Руссо не лучше и не хуже многих, с тою разницею, что он прямо признает за собою те вины и ошибки, которые всегда скрываются другими. Он говорит не стесняясь и о своем первоначальном падении, и о своих дальнейших отношениях к женщинам, и о минутной связи с проституткой, и о своем поступке с детьми, – и все эти факты не возмущают нравственное чувство читателя так, как иногда возмущается оно новейшими произведениями Золя и Мопассана, читая которые знаешь, что это не реальные факты, а лишь творение воображения, воздействующего на действительность. То, что было в жизни, нравственные катастрофы, всегда заинтересовывают, возбуждают сострадание, но никак не гнев. Почему это? Я думаю, потому, что личность Руссо – в самой сущности своей нравственная; его чувствительность местами придает исповеди сентиментальный тон, но эта же чувствительность и нежность сердца возвышают его характер и делают трогательной искренность его признаний.

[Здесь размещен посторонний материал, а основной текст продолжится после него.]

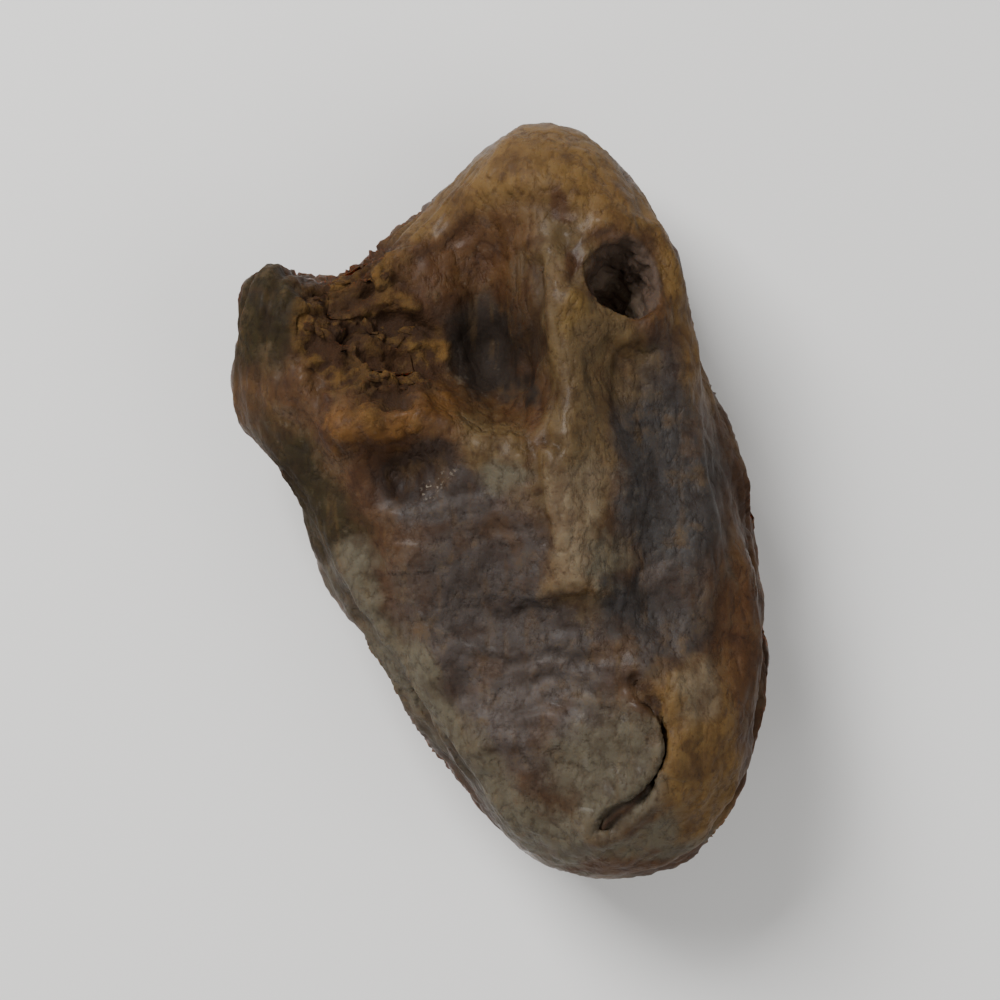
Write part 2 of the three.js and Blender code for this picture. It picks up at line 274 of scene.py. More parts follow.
class DateShape(bpy.types.PropertyGroup):
    """Sizes of the fine surface."""

    voxel: bpy.props.FloatProperty(
        name="Voxel", description="Edge of the remeshed surface's squares",
        default=0.19 * MM, unit="LENGTH", precision=5)
    smoothing: bpy.props.IntProperty(
        name="Smoothing", description="Passes that take the facets off the form", default=14)
    pressing: bpy.props.IntProperty(
        name="Pressing", description="Passes that flatten the pressed middle's wrinkles",
        default=36)
    furrow: bpy.props.FloatProperty(
        name="Furrow depth", description="Depth of the wrinkles between the main furrows",
        default=0.36 * MM, unit="LENGTH", precision=5)
    crumb: bpy.props.FloatProperty(
        name="Crumb height", description="Roughness of the torn flesh",
        default=0.60 * MM, unit="LENGTH", precision=5)
    skin: bpy.props.FloatProperty(
        name="Skin thickness", description="Thickness of the papery skin",
        default=0.05 * MM, unit="LENGTH", precision=5)
    curl: bpy.props.FloatProperty(
        name="Skin curl", description="How far the skin's torn edges lift off the flesh",
        default=0.26 * MM, unit="LENGTH", precision=5)
    shreds: bpy.props.IntProperty(
        name="Shreds", description="Loose crumbs and shreds of flesh in the torn patch",
        default=44)


def colour_property(name, description, default):
    return bpy.props.FloatVectorProperty(
        name=name, description=description, default=default, subtype="COLOR", size=3,
        min=0.0, max=1.0)


class DateColours(bpy.types.PropertyGroup):
    """Colours of the skin and the flesh."""

    brown: colour_property("Brown", "Skin of the sides and back", (0.058, 0.0245, 0.0080))
    chestnut: colour_property("Chestnut", "Warmer skin in patches", (0.084, 0.040, 0.0125))
    amber: colour_property("Amber", "Dry skin of the dome and bands", (0.124, 0.069, 0.020))
    # Also the painted highlight on the lit tops of the torn flesh
    orange: colour_property("Orange", "Skin of the ledge", (0.112, 0.049, 0.010))
    tan: colour_property("Tan", "Pale skin along the lower edge", (0.089, 0.075, 0.049))
    straw: colour_property("Straw", "Duller skin of the band", (0.094, 0.060, 0.024))
    pale: colour_property("Pale", "Palest patches of skin", (0.150, 0.112, 0.066))
    ochre: colour_property("Ochre", "Yellower skin beside the hole", (0.120, 0.072, 0.018))
    mauve: colour_property("Mauve", "Pressed skin of the middle", (0.046, 0.036, 0.031))
    dove: colour_property("Dove", "Paler pressed skin below the middle", (0.080, 0.065, 0.057))
    # Painted shade in the hollow, in a dark plum tone
    plum: colour_property("Plum", "Skin of the hollow", (0.0165, 0.0105, 0.0068))
    slate: colour_property("Slate", "Dull bloom on the right flank", (0.033, 0.029, 0.027))
    olive: colour_property("Olive", "Skin of the left lobe and edge", (0.022, 0.0145, 0.0030))
    flesh: colour_property("Flesh", "Torn flesh", (0.096, 0.052, 0.014))
    # Painted shade in the clefts between the lumps
    cleft_shade: colour_property("Cleft", "Between the lumps of torn flesh", (0.028, 0.0120, 0.0045))
    pulp: colour_property("Pulp", "Walls of the punched hole", (0.066, 0.043, 0.030))
    # Partly the paler flesh that the stone left, partly a painted glint low in the hole
    lining_and_glint: colour_property("Lining", "Dry lining that the stone left", (0.34, 0.250, 0.180))
    # Painted shade, laid in the bottoms of hollows, wrinkles, creases and the dimple
    deep: colour_property("Deep", "Bottoms of hollows and cracks", (0.018, 0.0085, 0.0040))
    # Darkens in blotches, and as painted shade in the crinkles' creases
    mottle_and_crease_shade: colour_property("Mottle", "Darkens the skin in blotches", (0.50, 0.42, 0.36))
    # Also the colour of the painted glints
    bloom: colour_property("Bloom", "Dried sugar on the skin", (0.20, 0.17, 0.13))
    floor: colour_property("Floor", "The surface under the fruit", (0.80, 0.79, 0.77))


# Fields over the surface, on arrays of points in millimetres


def falloff(low, high, value):
    """0 at low and beyond, 1 at high and beyond, smooth between."""
    t = np.clip((value - low) / (high - low), 0.0, 1.0)
    return t * t * (3.0 - 2.0 * t)


def oval_radius(points, place, size, turn):
    """1 on the oval's edge, less inside."""
    c, s = math.cos(math.radians(turn)), math.sin(math.radians(turn))
    dx, dy = points[:, 0] - place[0], points[:, 1] - place[1]
    return np.hypot((dx * c + dy * s) / size[0], (dy * c - dx * s) / size[1])


def way_to_path(points, path):
    """The shortest step from each point to a path, seen from above or in space."""
    ways = len(path[0])
    shortest = np.full((len(points), ways), np.inf)
    for start, end in zip(path, path[1:]):
        a, step = np.array(start), np.subtract(end, start)
        t = np.clip(((points[:, :ways] - a) @ step) / (step @ step), 0.0, 1.0)
        way = a + t[:, None] * step - points[:, :ways]
        nearer = np.linalg.norm(way, axis=1) < np.linalg.norm(shortest, axis=1)
        shortest[nearer] = way[nearer]
    return shortest


def path_distance(points, path):
    return np.linalg.norm(way_to_path(points, path), axis=1)


def sampled(points, pitch, seed, read):
    """What a noise reads at each point, with its pitch in millimetres along X, Y and Z."""
    spread = points / np.array(pitch) + seed
    return np.array([read(place) for place in spread.tolist()])


def noise_field(points, pitch, seed):
    """Smooth noise, about -1 to 1."""
    return sampled(points, pitch, seed, noise.noise)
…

Мне пришлось читать дневник Марии Башкирцевой, молодой девушки, чистой и невинной. Она тоже искренна, но чтение ее дневника оставляет скорее тяжелое впечатление: холодный, блестящий эгоизм на всех страницах, она ни в чем не виновата, она очаровательна при своей красоте, уме, таланте… Но… нет! высшей справедливостью дышат до сих пор слова: кающийся грешник лучше многих праведников.

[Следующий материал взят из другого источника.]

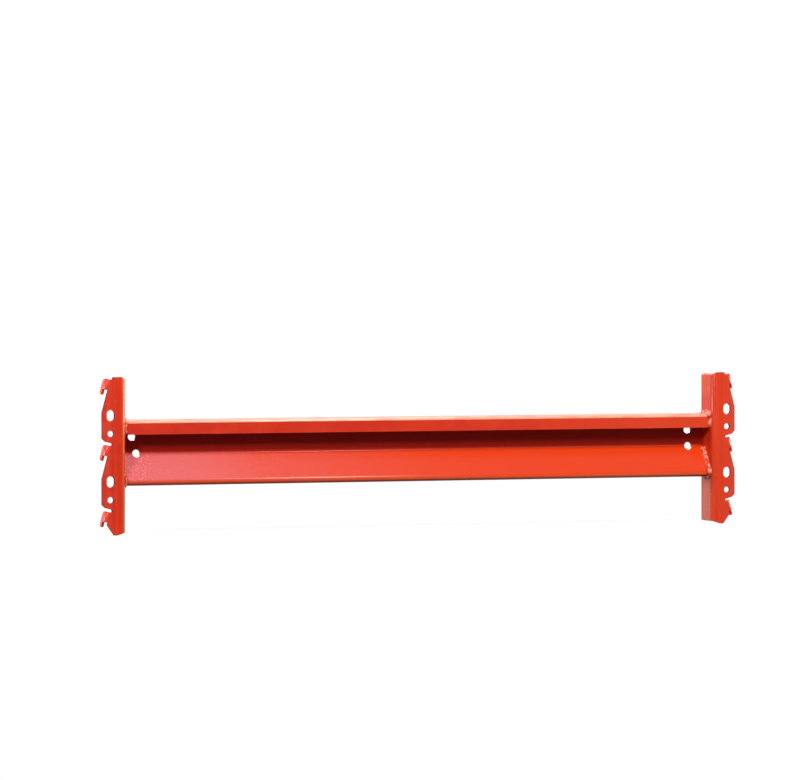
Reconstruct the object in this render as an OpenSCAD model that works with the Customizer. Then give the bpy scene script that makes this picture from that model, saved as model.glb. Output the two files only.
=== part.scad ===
// Pallet rack beam: one roll-formed open section between two clawed, L-shaped end connectors.
// Millimetres. +X runs along the beam, -Y faces the aisle, +Z is up.
// The origin is the middle of the load face, on top of the section.

/* [Rolled section] */
// Length of the section, between the side legs of the two connectors
beam_len = 974; // [600:1:1500]
// Height of the section
beam_h = 100; // [92:1:130]
// Depth of the section, front to rear
beam_d = 30; // [26:0.5:45]
// Thickness of the sheet
sheet_t = 3; // [2:0.1:4]
// Inner radius of the bends in the sheet
bend_r = 3; // [1:0.5:4]
// Height of the front lip, down from the load face
lip_h = 22.5; // [14:0.5:28]
// Height of the upright part of the web, down from the load face to the knee
knee_drop = 51; // [44:1:56]
// Height of the rear lip, up from the underside
rear_lip_h = 20; // [12:0.5:26]

/* [Holes in the web] */
// Diameter of the accessory holes
web_hole_d = 12; // [8:0.5:14]
// Drop of the upper holes below the load face
upper_hole_drop = 26.5; // [22:0.5:32]
// Drop of the lower holes, at the knee, below the load face
lower_hole_drop = 52; // [48:0.5:56]
// Distance of the upper hole from the left end of the section
left_upper_inset = 20; // [15:0.5:60]
// Distance of the upper hole from the right end
right_upper_inset = 28; // [15:0.5:60]
// Distance of the lower holes from the ends
lower_hole_inset = 27; // [15:0.5:60]

/* [Connector plates] */
// Thickness of the connector plate
plate_t = 4; // [3:0.1:5]
// Inner radius of the bend between the side leg and the face leg
plate_bend_r = 4; // [2:0.5:6]
// Width of the face leg, from the section's end to its outer edge
face_w = 38.5; // [36:0.5:44]
// Height of the plate above the load face
plate_rise = 61.5; // [50:0.5:80]
// Height of the plate below the top of its lowest claw, at the corner
tail_h = 31; // [28:0.5:45]
// How much deeper the plate's lowest point is than its corner
tail_drop = 4.5; // [2:0.5:7]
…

Наблюдая жизнь, необходимо каждому развить в себе снисходительность к людям, способность извинять, оправдывать их поступки, в то же время стараясь не отступать от своих убеждений. И это мне удается, в особенности во всем, что касается нравственности, любви, увлечений. Поэтому-то я состояла и состою поверенной всех моих подруг, масса чужих тайн и романов мне доверяется без всякого любопытства с моей стороны. Теперь я хорошо понимаю, каким образом я приобрела доверие тех, кто в гимназии видел во мне только какое-то отвлеченное существо «не от мира сего», вечно занятое книгами: по окончании курса, я сошла с своих облаков к людям, присмотрелась к их жизни. Я не хвастаюсь; по меньшей мере глупо восхвалять самое себя; я не считаю это даже за достоинство; я просто стараюсь по мере возможности быть ближе к людям. Поэтому признания Руссо, несмотря на его поступок с детьми, за который он достоин презрения всех людей, все-таки не потеряют своей привлекательности для тех же людей.
Я до того увлекаюсь этими мыслями, что мне кажется – мое желание никогда не исполнится, что я не доживу до этого времени и умру нынешней весною. Расстроившись до последней степени, я начинаю чувствовать себя скверно; сердце замирает. Машинально прижимаю к нему руку, и думаю, что у меня развивается порок сердца, что мне надо бы советоваться с доктором, но это уже бесполезно, и нынче весной, как раз в то время, когда надо будет посылать прошение, я умру! И тотчас же представляю себе, как я буду умирать, не высказывая малодушного сожаления о жизни и скорой смерти, что должна буду я сказать сестрам и братьям при прощании… Картина выходит до того трогательная, что слезы навертываются на глазах от жалости к самой себе и своей погибшей жизни.
Смешно, право, а между тем мое душевное состояние в последнее время именно такое. Никто не подозревает его – я овладеваю собой в присутствии других…
Теперь я возмущаюсь за самое себя, что была покорна, позволив матери так жестоко разбить мою молодость… Я могла бы наполнить жалобами море, а не листы этой тетрадки! А между тем, возмущаться-то и не нужно, и грешно: надо вспомнить Бога, крест страданий, требования религии; но не так-то легко мне совладать с собою… Недаром уже с молодых лет по вечерам я простаивала долгие часы на молитве, обливаясь слезами, прося у Бога лишь одного прощения в своих грехах, и каялась до того, что забывала все окружающее: мои глаза видели только икону, какая-то сила влекла меня к ней, и казалось мне, что я уже не в комнате, а подымаюсь куда-то выше и выше… Неизъяснимое наслаждение охватывало меня всю, и чем больше я молилась, тем легче становилось мне, и я ложилась спать совершенно спокойная и счастливая, еще не вполне опомнившись от этого страстного покаяния. И теперь, как и прежде, я молюсь так же страстно, обращаюсь к Богу с моими отчаянными мольбами и слезами… И все-таки у меня не хватает терпения, исчезает покорность судьбе…
Ах, когда подумаешь, сколько качеств надо иметь, чтобы называться истинным христианином, окажется, что мы все более чем наполовину язычники.